Ein Buch, das als leichte Lektüre beginnt und sich zu einem wahren Psychodrama entwickelt. Sehr verstörend.
Vor allem dann, wenn man sich versucht, in die Figuren hinein zu versetzen (in meinem Fall in die weibliche), und denkt 'Hätte mir das in dieser Situation auch so passieren können?'

Als Gesamtwertung hätte ich gern 3,5 Punkte vergeben. 3 scheinen mir fast zu wenig, aber 4 Punkte und das damit verbundene Attribut "Spitze" sind mir dann doch zu viel aus Gründen, die ich sogleich ausführe.

\*Vorsicht, Spoiler!\*
Ein bißchen unwirklich klingt das Szenario, speziell der Teil wo Judith immer mehr dem Wahn verfällt, schon. Aber doch auch nicht unvorstellbar.
Einzig beim Motiv von Hannes hätte mir der Autor mehr erklären müssen. So ganz hat es sich mir nicht erschlossen, was es ihm bringt, apathische, fügsame Frauen ans Bett 'zu fesseln'. Hat er einen ausgeprägten Bemutterungsinstinkt, will er Frauen lediglich anschauen und Monologe mit ihnen führen? Wie psychisch krank ist er wirklich? Er handelt nicht wirr sondern sehr schlau, überlegen und weise vorausschauend, was aber wohl keine psychische Erkrankung ausschließt.
Und was hat Hannes seiner ersten Familie erzählt, wenn er oft lange weg bei Judith war, teilweise ja auch über Nacht. Generell hätte ich schon gern mehr über diese erste Familie erfahren wollen. Aber gut, vielleicht ist das ja auch der Stoff für einen Nachfolgeroman.

Sprachlich fand ich die Art der Beschreibung der Dialoge sehr minimalistisch. Abgehackt. Aber irgendwann hat man sich auch daran gewöhnt, und der Lesefluss ist dennoch sehr angenehm. Denn in den anderen Textpassagen ist Glattauer in Bestform. Bildhafte, aber doch nicht zu überladene oder gar kitschige Beschreibungen der ganz alltäglichen Dinge machen das Lesen zur Freude.

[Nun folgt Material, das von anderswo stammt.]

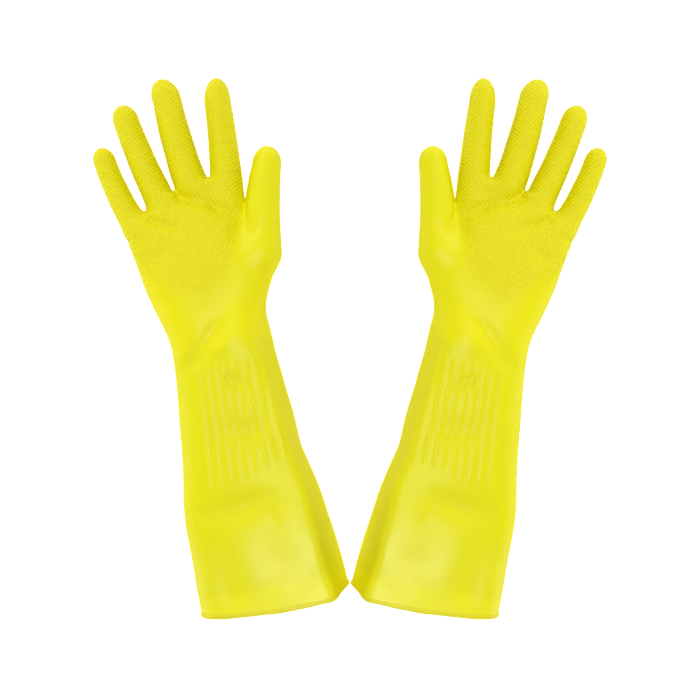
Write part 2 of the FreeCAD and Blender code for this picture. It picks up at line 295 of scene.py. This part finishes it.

Ist der Anfang des Buches noch eine 'normale' Beziehungsgeschichte, ohne besondere Höhepunkte, so entwickelt sich in den späteren Phasen des Buches eine gewisse Spannung, so dass man bestrebt ist möglichst schnell weiter zu lesen um zu erfahren, wie es ausgeht. Wie sich eine solche scheinbar verfahrene Situation auflösen kann. Und diese Spannung tat dem Buch doch recht gut.

Als Wienerin war der Lokalkolorit auch ganz nett, wobei hier kaum typisch wienerische Dinge vorkamen. Der Roman hätte genauso gut in jeder anderen etwas größeren Stadt spielen können (wo nicht jeder jeden kennt, denn sonst wäre das Doppelspiel von Hannes viel früher aufgeflogen). Und genau das war sicher auch die Intention des Autors, so dass sich jeder Leser vorstellen kann, das könnte sich auch in seiner Nachbarschaft abspielen.

Diesmal auch noch ein kurzer Kommentar zum Cover. Oft schaue ich mir das nicht so genau an, überblicke es nur flüchtig. Bei diesem Buch jedoch hätte ein genaues Hinschauen und kurzes Nachdenken über die Bedeutung mir bereits einiges auf den Verlauf des Buches verraten können. Wobei ich als Titel "Ewig Mein" sogar noch passender gefunden hätte.